14. Further, unlike the air ambulance nurse in Case S82,
85 ATC 608, she was not even obliged to hold herself available to be called out, nor was she entitled to be remunerated while so standing by "on call". Nor was she "on call" 24 hours of the day and at weekends to provide advice on request and, if appropriate, to travel from her home or wherever she might be to attend to the resolution of the problem (cf. the computer consultant in
F.C. of T. v. Collings 76 ATC 4254).
15. Alternatively, the applicant contends that she stands in a similar position to the musician in
F.C. of T. v. Vogt 75 ATC 4073; or the carpenter in Case U29,
87 ATC 229. She claims that her income-earning activities were such that she had to transport equipment and materials of such nature and magnitude and in such circumstances that the travelling expenses should be recognised as costs of transporting that equipment, with the travelling of the taxpayer being only incidental to that end. I am not satisfied that that was so. She is rather to be characterised as a teacher who, for personal reasons, preferred to carry out her work of preparation and marking of assignments from her home rather than from the facilities provided by the school for her convenience.

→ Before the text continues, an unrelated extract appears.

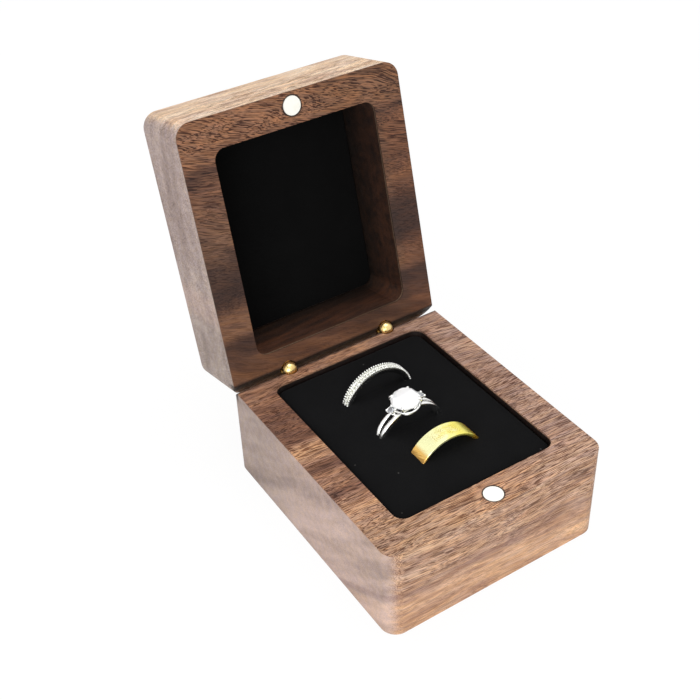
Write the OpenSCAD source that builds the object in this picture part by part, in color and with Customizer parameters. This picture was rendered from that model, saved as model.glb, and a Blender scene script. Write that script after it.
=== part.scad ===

16. What specially distinguishes the circumstances of the applicant is the fact that, in order to secure the positions which generated the income, it was essential that she be able to respond to the initial call very promptly and to present for duty swiftly, a consideration also operative in the cases of the two nurses (ante). I am quite satisfied that, having regard to the relative locations of her home and the several schools, she could not have succeeded in that unless she had travelled by car. But that circumstance does not alter the nature of the travel. Some persons as a matter of practical necessity have to travel in the ordinary course of their day between their home and place of employment or business by private motor vehicle. That may be because of their physical disabilities (cf. Case R72 (Public Hearing:
Hume v. F.C. of T.) 84 ATC 506: a paraplegic teacher); or because they reside in places where no public transport is available (cf. Case U29 - ante); or because their hours of duty are such that no public transport is available at the times at which they must travel. Nor, in my view, does the need for promptness in attendance significantly alter that for the applicant. The principal significance of time considerations was only to delimit the geographical area within which in her circumstances employment opportunities might reasonably be available and be availed of.
17. I would uphold the determination of the Commissioner upon the objection.